The total path for revolution (x) is $2\pi r$. …(1)
Electrostatic force is given by,
${ F }_{ e }=\dfrac { 1 }{ 4\pi { \epsilon }_{ 0 } } \dfrac { { q }_{ 1 }{ q }_{ 2 } }{ { r }^{ 2 } }$ …(2)
 Centripetal Force is given by,
${ F }_{ c }=\dfrac { m{ v }^{ 2 } }{ r }$ …(3)
 For stable orbit, these forces should be equal.
$\therefore { F }_{ e }={ F }_{ c }$
 By equating equation.(1) and equation.(2) we get,
$\dfrac { 1 }{ 4\pi \epsilon _{ 0 } } \dfrac { { q }_{ 1 }{ q }_{ 2 } }{ { r }^{ 2 } } =\dfrac { m{ v }^{ 2 } }{ r }$
$\therefore v = { \left( \dfrac { { q }_{ 1 }{ q }_{ 2 } }{ 4m\pi { \epsilon }_{ 0 }r } \right) }^{ \dfrac { 1 }{ 2 } }$ …(4)

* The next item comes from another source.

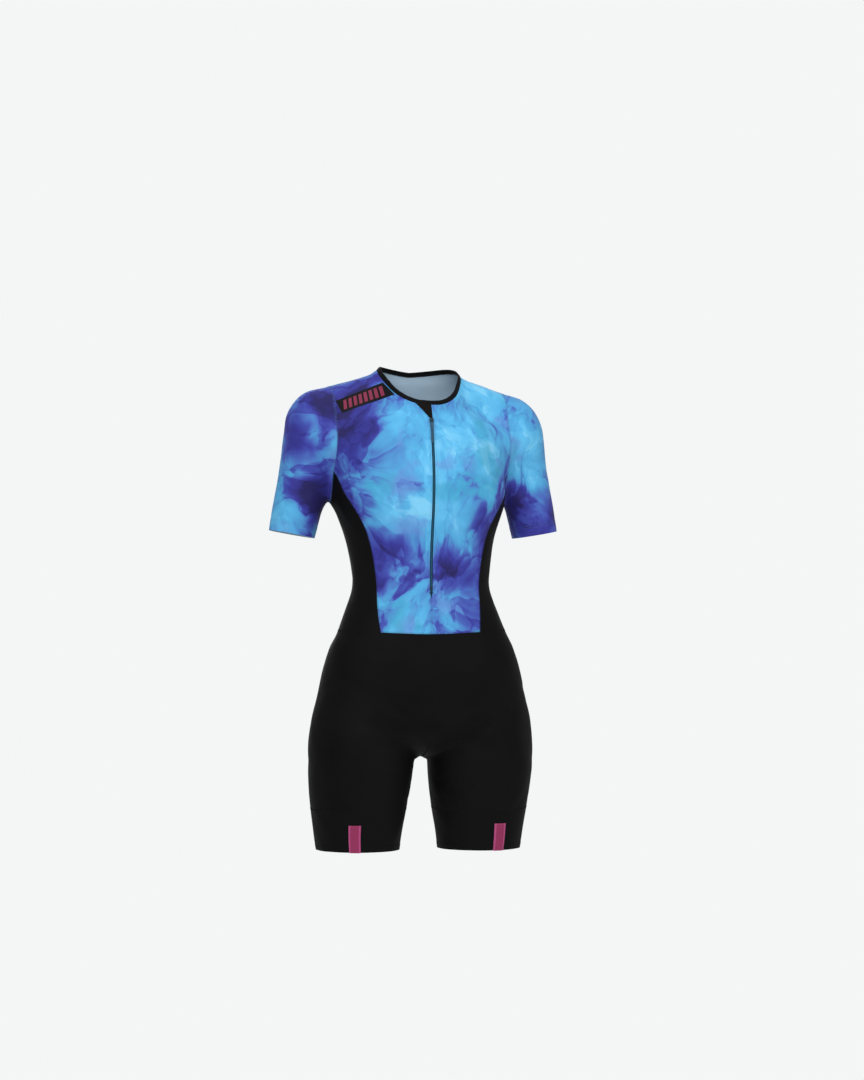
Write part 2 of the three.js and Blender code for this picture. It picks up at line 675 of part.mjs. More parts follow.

Now, we know $v= \dfrac { x }{ t }$ …(5)
By substituting equation.(1) and equation.(2) in equation.(5) we get,
$ { \left( \dfrac { { q }_{ 1 }{ q }_{ 2 } }{ 4m\pi { \epsilon }_{ 0 }r } \right) }^{ \dfrac { 1 }{ 2 } }= \dfrac { 2\pi r }{ t }$
$\therefore t= { \left( \dfrac { 16{ \pi }^{ 3 }{ \epsilon }_{ 0 }m{ r }^{ 3 } }{ { q }_{ 1 }{ q }_{ 2 } } \right) }^{ \dfrac { 1 }{ 2 } }$
But $\dfrac { 1 }{ 4\pi { \epsilon }_{ 0 } } = k$
$\therefore t= { \left( \dfrac { 4{ \pi }^{ 2 }m{ r }^{ 3 } }{ { kq }_{ 1 }{ q }_{ 2 } } \right) }^{ \dfrac { 1 }{ 2 } }$
Therefore, the orbital periodic time of $​ { q }_{ 2 }$ would be $ { \left( \dfrac { 4{ \pi }^{ 2 }m{ r }^{ 3 } }{ k{ q }_{ 1 }{ q }_{ 2 } } \right) }^{ \dfrac { 1 }{ 2 } }$

Hence, the correct answer is option A i.e. ${ \left( \dfrac { 4{ \pi }^{ 2 }m{ r }^{ 3 } }{ k{ q }_{ 1 }{ q }_{ 2 } } \right) }^{ \dfrac { 1 }{ 2 } }$.

Note:
There is an alternate method to solve this problem. In alternate method, you can take centripetal force as, ${ F }_{ c }= mr{ \omega }^{ 2 }$
But, $\omega =\dfrac { 2\pi }{ T }$
where, T: Time Period
 $\therefore { F }_{ c }= \dfrac { 4mr{ \pi }^{ 2 } }{ { T }^{ 2 } }$
 Now you can equate the Electrostatic Force and Centripetal Force and calculate T.
Thus, you can calculate orbital time period using this method.